Первая их встреча уточняет важные нюансы. Кристина обуздывает свою демоническую сущность и предпринимает отчаянную попытку вернуться в мир людей - через нормальную любовь к мужчине; она хочет стать и становится женщиной, претворяя вампирическую жажду крови в женскую жажду любви. ""Не бойся же меня, друг мой любезный… Я тебе ничего не сделаю. Тебе - ничего. Тебя я буду только любить…" Она роняла слова тихо, редко, с бесконечной печалью. Но сквозь печаль в ее глазах проскальзывал голодный, ненасытный блеск". Пленительность Кристины проистекает из самого ее парадоксального статуса. Женские желания делают ее женщиной, но в своей трансформации она застревает на полпути от тумана к плоти, оставаясь созданием половинчатым, близким к галлюцинации, присутствуя и отсутствуя одновременно: сладострастная соблазнительница и тем не менее - существо без пола.

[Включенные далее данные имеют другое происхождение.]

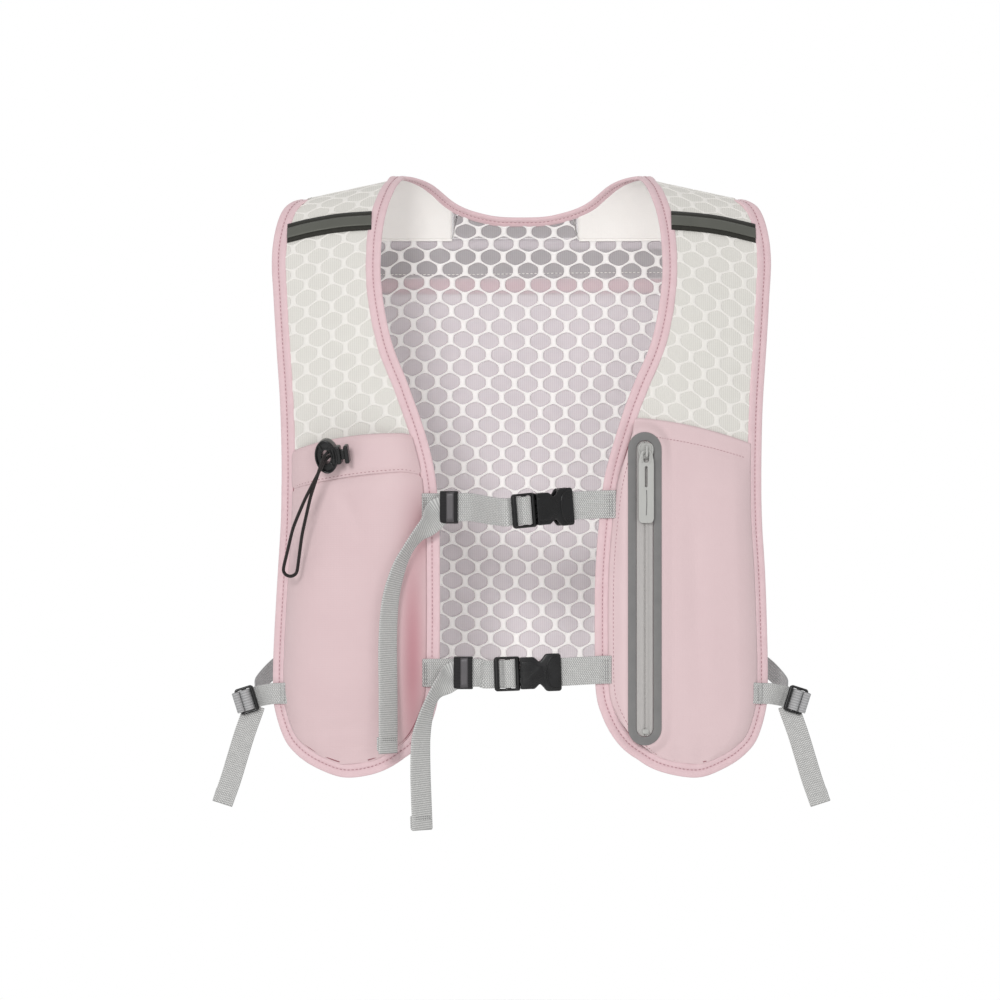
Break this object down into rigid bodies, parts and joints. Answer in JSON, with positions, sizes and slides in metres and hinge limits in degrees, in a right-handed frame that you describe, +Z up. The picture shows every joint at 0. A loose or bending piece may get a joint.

Уникальная чувственность Кристины находит свое продолжение в Симине. Необыкновенной красоты девочка задумана как ее "дублерша", в манере, напоминающей пару детей из романа Генри Джеймса "The Turn of the Screw". Поведение ее колеблется между двумя крайностями: регистр человеческий - благовоспитанного, но несколько эксцентрического ребенка, и регистр дьявольский (извращающий человеческое) - доверенного лица Кристины. Из всех персонажей романа Симина - единственный фантастический, в том смысле, в каком они фигурируют в более поздних произведениях Элиаде, именно из-за двойной принадлежности, из-за нашего бессилия объяснить этот феномен (поскольку речь явно не идет ни о "вочеловечении", как в случае с Кристиной, ни о чисто спектральном образе, как в случае с кучером ее экипажа).